Simoes’ son Marcus, a sophomore at Bishop Brady High School in Concord, created the children’s space at Wash Street on Elm. Set in the back corner of the laundromat is a play area — a small table and tiny chairs, shelves filled with books and a basket of toys.
Bishop Brady requires students to do 25 hours of community service, and given the fact that laundromats are places where many families spend a good deal of time, Marcus, along with Simoes and Van Ostern, thought it would be a good fit to help create a space where children could work on language development.
“If you can figure it out,” Simoes told Marcus, “it’s all yours as a project.”

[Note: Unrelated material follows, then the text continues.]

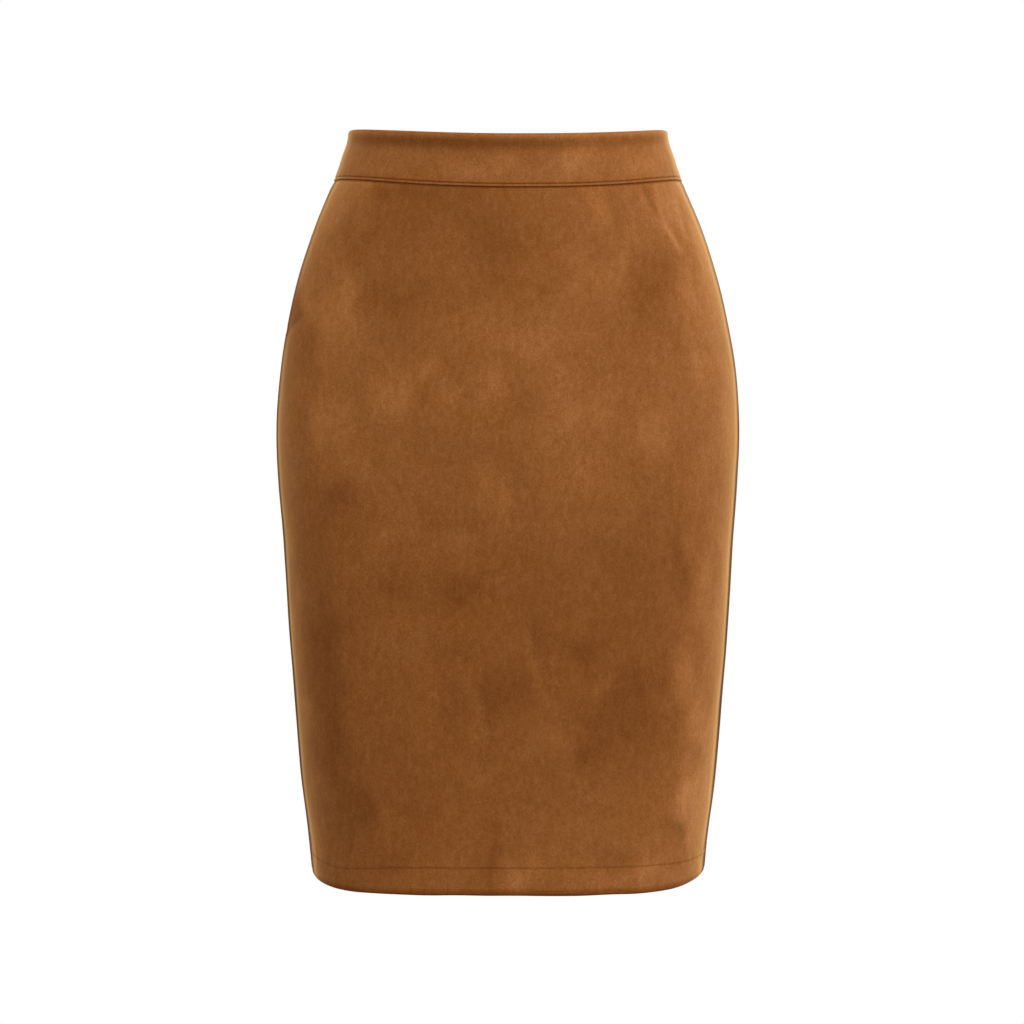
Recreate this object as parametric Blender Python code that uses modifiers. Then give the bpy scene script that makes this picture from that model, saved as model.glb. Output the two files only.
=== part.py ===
"""Pencil skirt in suede cloth, with a shaped waistband and a centre-back zip.

The cloth stands hollow, as it does when it is worn. Metres, +Z up. The front
faces -Y, and +X is on the viewer's right from the front. The origin is the
middle of the waist opening, half way up the waistband at the sides.

Every ring of the skirt is one curve. For a turn t (0 at the centre front,
90 degrees at the right side, 180 degrees at the centre back):

    x = half_width * sin(t) / n      y = -depth * cos(t) / n
    n = (|sin t| ** squareness + |cos t| ** squareness) ** (1 / squareness)

so a squareness of 2 is an ellipse and a larger one has flatter sides. The
front and the back of a ring have their own depth and squareness, and both
meet the side at a right angle, so the ring has no corner there.
"""
from collections import namedtuple
from math import atan2, cos, pi, radians, sin

import bmesh
import bpy
import numpy as np
from mathutils import Matrix, Vector

MM = 0.001

# ---------------------------------------------------------------- cloth sizes
CLOTH = 1.2 * MM                # one layer of suede cloth
BAND = 2.6 * MM                 # waistband: cloth, interfacing, cloth
GAP = 0.3 * MM                  # between two pieces at a seam
HEM_AIR = 0.6 * MM              # between the skirt and its turned-up hem
HEM_TURN = 20.5 * MM            # depth of the hem

# ------------------------------------------------------------- heights (z)
BAND_TOP = 19.0 * MM            # top edge of the waistband at the sides
WAIST_SEAM = -18.5 * MM         # seam under the waistband at the sides
HEM = -562.0 * MM               # lower edge of the skirt
TOP_DIP_FRONT = 9.6 * MM        # how much lower each edge is at centre front
SEAM_DIP_FRONT = 12.4 * MM
DIP_BACK = 4.0 * MM             # and both of them at centre back
HEM_LIFT_LEFT = 11.0 * MM       # how far the hem rises at each side seam
HEM_LIFT_RIGHT = 12.0 * MM
HEM_REACH_LEFT = 0.74           # of the ring's depth, before the hem is level
HEM_REACH_RIGHT = 0.83

# --------------------------------------------------------- side seams and slit
SIDE_SEAM_WAIST = radians(8.5)  # turn from the side forward to the seam
SIDE_SEAM_HEM = radians(12.5)
SLIT_TOP = -405.0 * MM          # the centre-back seam is open below this
SLIT_PARTING = 5.5 * MM         # half the width of the slit at the hem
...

Marcus built a children’s library to promote literacy and was able to get all the books donated. There are materials in Spanish as well as games and toys for children who aren’t at a reading level yet.

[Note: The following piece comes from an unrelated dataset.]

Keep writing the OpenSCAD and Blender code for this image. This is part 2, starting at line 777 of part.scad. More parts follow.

Wash Street on Elm hosted a story time event, where they invited the community to come and read stories with their children, and Simoes and Van Ostern provided lemonade and snacks. Simoes said they hope to do more story time events this summer.
“We’ve become a little bit of a free community library,” she said.
It’s this kind of awareness of their community that sets Wash Street on Elm apart from other laundromats. Simoes and Van Ostern both describe their business as a “melting pot,” where people from different backgrounds come with the same goal: clean laundry.
This amalgamation of different people and backgrounds is a direct reflection of the City of Manchester itself. In Wash Street on Elm’s neighborhood alone, one can find high-end condos, offices, affordable housing units, the Millyard’s residential apartments and corporate offices, as well as colleges and student housing.
“That’s how I think of Elm Street right now,” Van Ostern said. “It’s such a melting pot, and we love being a part of it.”
Wash Street on Elm is also part of a larger revitalization of Manchester, where new businesses, restaurants and housing can be found all over the city, especially downtown.
“This was a perfect fit for us because there are so many amazing things going on in Manchester right now,” Simoes said. “It’s definitely going through a revitalization.”
Both women agree, however, that the goal is to grow geographically, and they see Nashua and the Seacoast as their next service areas. They are still working out what that growth may entail and plan to pilot some services on the Seacoast this summer.
They said that although they first thought they would buy laundromats in each surrounding city, they now see Wash Street on Elm as their central location, using delivery to serve the other areas.
Simoes and Van Ostern are reshaping the way people in Manchester and the surrounding areas are doing laundry. As Leah Plunkett, one of their loyal customers, said, both women have the insight and the execution skills to solve a problem that plagues many — dirty laundry.
“It’s a great take on any challenge,” Plunkett said. “And an especially great take on a domestic challenge.”